Step C: The Quarantine Group (Dynamic Device Groups)
Instead of hunting for inactive devices, Hexnode can automatically corral them into a specific bucket the moment they go dark.
- Where: Manage > Device Groups > New Dynamic Group
- Action: Configure the Condition Filter as: Compliance info -> Device Status -> is -> Inactive.
- Result: As soon as a device hits the 30-day mark, it dynamically populates into this group. You can now associate restrictive policies to this group (e.g., removing Wi-Fi profiles, hiding corporate apps, or removing email access) to secure the device while it’s offline.
Step D: The Warning Window (Broadcast Message)
Before taking destructive action, attempt to reach the user.
- Where: Manage > Device Groups (Filter by the Dynamic Group).
- Action: Select the devices and choose the Broadcast Message remote action.
- Message: “Your device hasn’t synced with the network recently. Please power it on and connect to Wi-Fi to maintain corporate access.”
- Note: If the device is completely dead, the message stays queued. If someone boots it up and connects to a network, the message will immediately appear, acting as a final warning.
Step E: The Clean Up (Wipe & Disenrollment)
If the device remains in the Dynamic Group indefinitely (e.g., hits Day 60 or 90), it is time to remove it and reclaim the license. This can be scheduled to run automatically or done in bulk:
- Automated Scheduled Cleanup: You can automate the wipe action using Hexnode’s Automation feature. Go to the Automate tab, set the trigger to Time, and choose Repeat at a set schedule. From here, configure the Scheduled Day and Scheduled Time (e.g., set it to run monthly). You can target your Inactive Dynamic Group so that the system routinely scrubs dead devices based on your required schedule without manual intervention.
- Manual Bulk Action: Navigate to the Manage tab, choose your Inactive Dynamic Group, and apply a final Remote Action:
- Corporate Data Wipe: Removes only the managed corporate apps, configurations, and accounts. (Best for BYOD).
- Device Wipe: Initiates a full factory reset. (Best for Corporate-Owned hardware).
- Disenroll and Delete Device: Instantly removes the device from the Hexnode portal, deleting it from the inventory and freeing up the license seat.
3. Comparison: Manual Cleanup vs. The Expiry Watchdog
| Feature | Manual Cleanup | The Expiry Watchdog |
|---|---|---|
| Trigger Mechanism | Relying on calendar reminders or ad-hoc admin memory. | Policy-driven logic executing automatically based on server syncs. |
| Security Posture | High risk; inactive devices retain access to corporate data indefinitely. | Proactive; offline devices dynamically lose network profiles and app access. |
| License Recovery | Delayed, leading to overspending on UEM license renewals. | Immediate; licenses are released precisely at the designated threshold. |
| Scalability | Impractical and error-prone for massive enterprise fleets (e.g., 500k devices). | Infinitely scalable; handles 50 devices or 500,000 devices effortlessly. |
| Auditability | Inconsistent documentation depending on which admin performs the cleanup. | 100% visible; every transition and action is logged in Hexnode Action History. |
4. Security & Compliance Guardrails
- Exclusion Groups: Always ensure high-priority users (Executives) or specialized hardware (e.g., industrial sensors that only check-in quarterly) are excluded from the Inactivity Compliance Policy to prevent accidental wipes.

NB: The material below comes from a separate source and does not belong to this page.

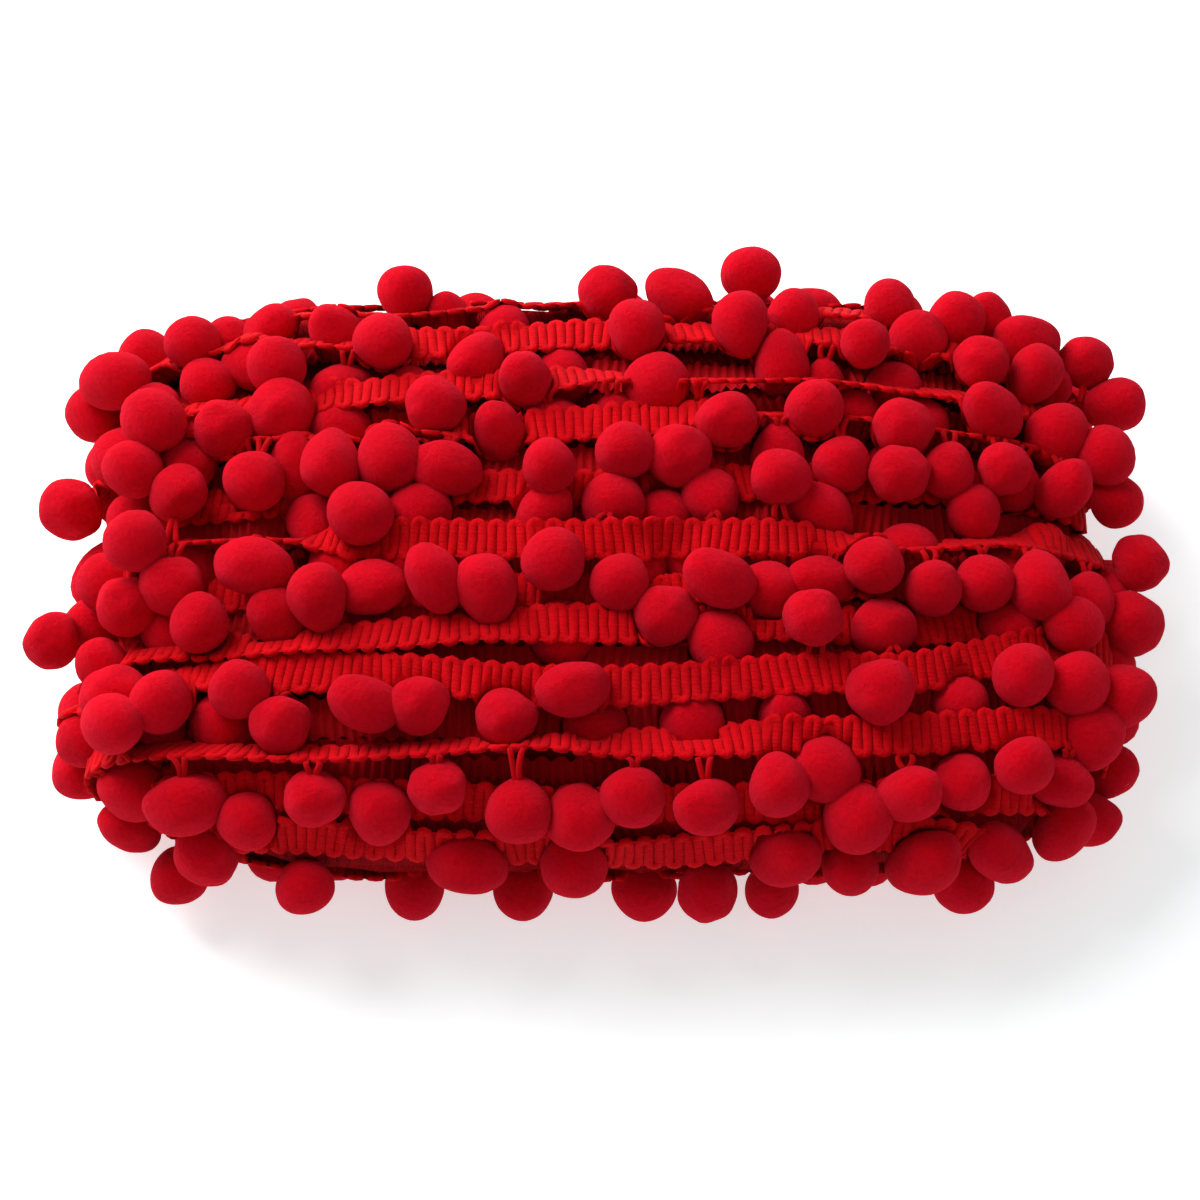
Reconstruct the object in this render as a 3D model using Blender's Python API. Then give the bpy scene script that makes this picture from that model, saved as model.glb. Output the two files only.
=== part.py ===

- The “Safety-Net” Policy: Before executing a Day-90 Device Wipe, run a Scan Device Location remote action. If the device briefly checked in and reported a known branch office location, the watchdog can alert the local site manager to physically recover it.
- Action History: Every remote action (Broadcast, Wipe, Disenroll) is logged in the Action History and Reports tab, providing a clear audit trail for asset management.
5. Troubleshooting: Recovering a “Zombie”
- Accidental Disenrollment: If a user returns from a long sabbatical and their device was subjected to a “Disenroll and Delete” action, the device must go through the entire initial Enrollment process again to regain access.
- Sync Failures: If a user claims the device has been powered on but it was still flagged as Inactive, check the following.
- For Apple Devices: Verify that your Apple Push Notification service (APNs) certificate hasn’t expired, as this requires manual annual renewal in the Hexnode portal.
- For Android/Windows Devices: Check the status of the Firebase Cloud Messaging (FCM) or Windows Push Notification Services (WNS) pushes to see if they are marked as Success or Failed.